To be fair, he’s not thrilled by my sleep walking, he’s confused by my sleep talking and he wakes up when I  am “purring,” what he sweetly refers to it when I’m deeply asleep on my back.

With all that tossing and turning, aches and pains, peeing and cussing, we’ve still somehow made it through many nights together, still happy to see the person on the other side of the uncomfortable bed in the morning. When we were long-distance, it didn’t matter so much (not lots of sleeping on those 48-hour whirlwinds). And even though we’ve been living in the same city for almost a year, our sleepovers are still usually only two (three, max) nights a week.  We’ve put up with the bad bed situation — maybe out of love and necessity, but definitely because we’ve both assumed it’d be temporary.

But what if it’s not temporary?

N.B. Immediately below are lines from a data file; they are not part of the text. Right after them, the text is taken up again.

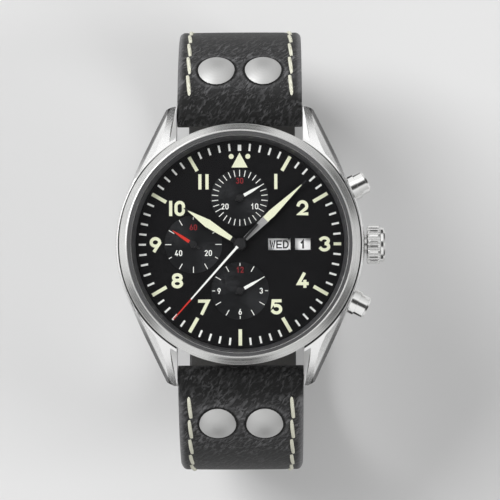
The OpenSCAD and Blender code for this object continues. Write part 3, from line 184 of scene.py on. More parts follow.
class Tree:
    """A node tree with one method that makes nodes."""

    def __init__(self, tree):
        self.tree = tree

    def add(self, kind, settings=None, sockets=None, out=0):
        node = self.tree.nodes.new(kind)
        for key, value in (settings or {}).items():
            setattr(node, key, value)
        for key, value in (sockets or {}).items():
            if isinstance(value, Out):
                self.tree.links.new(value.socket, node.inputs[key])
            else:
                node.inputs[key].default_value = value
        return Out(self, node.outputs[out]) if len(node.outputs) else node

    def mix(self, factor, a, b):
        """Colour a where the factor is 0, and b where it is 1."""
        a, b = [c if isinstance(c, Out) else (*c, 1) for c in (a, b)]
        return self.add("ShaderNodeMix", {"data_type": "RGBA"}, {0: factor, 6: a, 7: b}, 2)

    def step(self, value, low, high):
        """0 below low, 1 above high and a soft S between them."""
        return self.add("ShaderNodeMapRange", {"interpolation_type": "SMOOTHSTEP"},
                        {0: value, 1: low, 2: high, 3: 0.0, 4: 1.0})

    def noise(self, vector, scale, detail=3.0, roughness=0.5):
        return self.add("ShaderNodeTexNoise", {}, {
            "Vector": vector, "Scale": scale, "Detail": detail, "Roughness": roughness})

    def vector(self, x=0.0, y=0.0, z=0.0):
        return self.add("ShaderNodeCombineXYZ", {}, {0: x, 1: y, 2: z})

    def xyz(self, vector):
        return [self.add("ShaderNodeSeparateXYZ", {}, {0: vector}, i) for i in range(3)]

    def bump(self, height, depth, normal=None):
        """Height runs from 0 to 1 and stands for this depth in millimetres."""
        sockets = {"Height": height, "Distance": depth * MM, "Strength": 1.0}
        if normal:
            sockets["Normal"] = normal
        return self.add("ShaderNodeBump", {}, sockets)


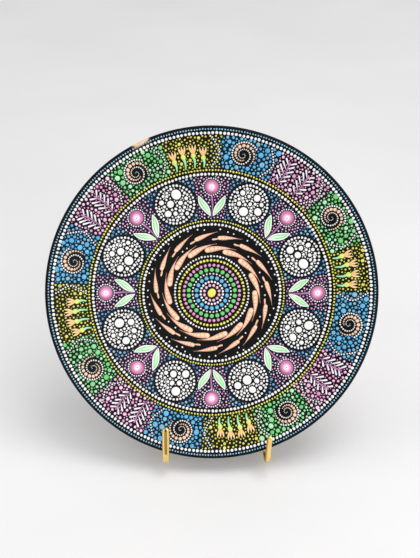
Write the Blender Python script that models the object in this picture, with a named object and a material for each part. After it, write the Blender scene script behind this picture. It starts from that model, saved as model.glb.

What if the Not Boyfriend are always struggling to get a good night’s sleep together?

I’ve wondered this in the last month or so, since we’ve made a concerted effort to spend more nights in each other’s beds as we prepare to live together full-time. He’s gone out of his way, reprioritized his own tasks and to-dos, driving to my house every night for days. While it’s been nice to not pack an overnight bag, to wake up to my own routine and coffee maker and closet, to keep my son on his schedule, the sleeping has not gotten any easier.

Last night, I asked him for a break. I needed a night of solo sleep to recuperate from all efforts to be closer. I was desperate for one sleep sesh uninterrupted by a knee-pillow or ceiling fan or heavy sighs or potty breaks. I wanted time in the center of my own soft mattress, piled high with three comforters in the late-summer heat, with the banging around of my own irritating neighbors and ignoring my own pleading bladder.

I needed a break from worrying about how I can adore someone so much and still (jokingly?) wish that the Lucy-Desi method of separate beds was still in romantic fashion. I needed eight (OK, seven….possibly, six) hours to let go of what it means that I want the man in my bed to learn to love the (soft) bed as much as he loves me.

We laugh that, in a home of our own, we’ll fashion a bed frame big enough to fit both of our awful mattresses, never daring to cross the line once we say our goodnights. Or that we will scrimp and save for a Sleep Number or some-such that allows us to have control of what lays beneath us as much as who.

For now, we’re stuck like Goldilocks midway through the story. Too soft, too firm, too hot, too cold, waiting (with bags under our eyes) for the just-right.

 

What’s your advice? Did you ever resolve your issues sleeping with the person you’re sleeping with?